Meat sector not prepared to have sick pay scheme on table – Siptu

Union says progress made on some measures to protect workers but not on sick pay

Siptu divisional organiser Greg Ennis said progress had been made on other elements. Photograph: Alan Betson

Siptu divisional organiser Greg Ennis said progress had been made on other elements. Photograph: Alan Betson

 

Representatives of employers in the meat-processing sector are refusing to engage on an industry-wide agreement on sick pay and pensions for staff, Siptu has said.

Unions and Opposition politicians have argued that the absence of sick pay may have contributed to the high number of Covid-19 cases associated with meat plants.

Speaking following a meeting with Meat Industry Ireland, Siptu divisional organiser Greg Ennis said progress had been made on other elements of a proposed charter or code of practice for the sector, including safety measures to protect workers against Covid-19, testing for the coronavirus and inspections of plants.

Talks on these issues are expected to reconvene between Siptu and employers in the meat processing sector later this month.

Meat Industry Ireland said after the meeting that pay and conditions were not matters within its mandate but rather rested with individual employers.

Mr Ennis said he was disappointed that the organisation was not prepared to engage in a process aimed at introducing a standardised across-the-board agreement on sick pay and pensions.

He said the union would now engage with individual employers where sick pay arrangements are not in place.

Meat Industry Ireland senior director Cormac Healy said his organisation and Siptu were in agreement “on the importance of ensuring measures are in place to protect workers from Covid-19 and continuity of business, which also protects workers’ livelihoods.”

He said the differences between the Meat Industry Ireland and Siptu proposals related to suggested measures on pay and conditions put forward by Siptu. “Pay and conditions are not matters within Meat Industry Ireland’s mandate and rest with individual employers, to be agreed in line with their normal policies and procedures.”

Labour Bill

The meeting between Siptu and Meat Industry Ireland took place just hours after the Labour Party published a new Bill to bring in paid sick leave and cover for parents when their child’s school or childcare provider is closed due to an outbreak of Covid-19.

The Labour Party proposed that the new legislation should provide a right to paid sick leave of up to six weeks at the same rate as annual leave.

“There is no right to paid sick leave in Ireland and it is an enormous hole in the protections which workers need to prevent them from being forced to go to work while sick,” said party leader Alan Kelly.

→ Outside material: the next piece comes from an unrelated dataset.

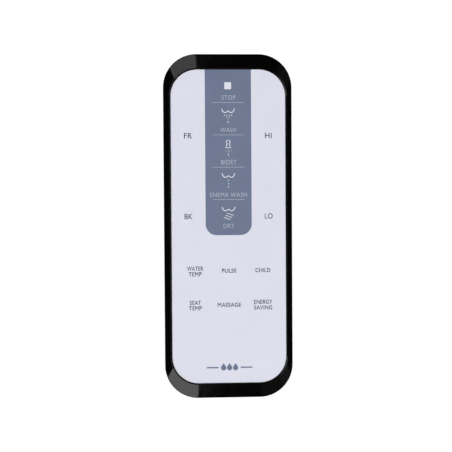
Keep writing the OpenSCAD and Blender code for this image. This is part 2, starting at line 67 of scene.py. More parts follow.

“Ireland is an outlier in Europe in not having paid sick leave, and it has been highlighted by [the National Public Health Emergency Team] and the acting chief medical officer as a problem in controlling outbreaks,” he said.“The pandemic has exposed many injustices and inequalities across our society for everyone to see. The Covid outbreaks in meat-processing plants has put a spotlight on the working conditions in many sectors, especially among low paid and non-unionised workers.”

“The current rules on sick pay and illness benefit act as a disincentive for workers to comply with public health guidelines as they may be left with reduced or no income. This Bill would create a level playing field.”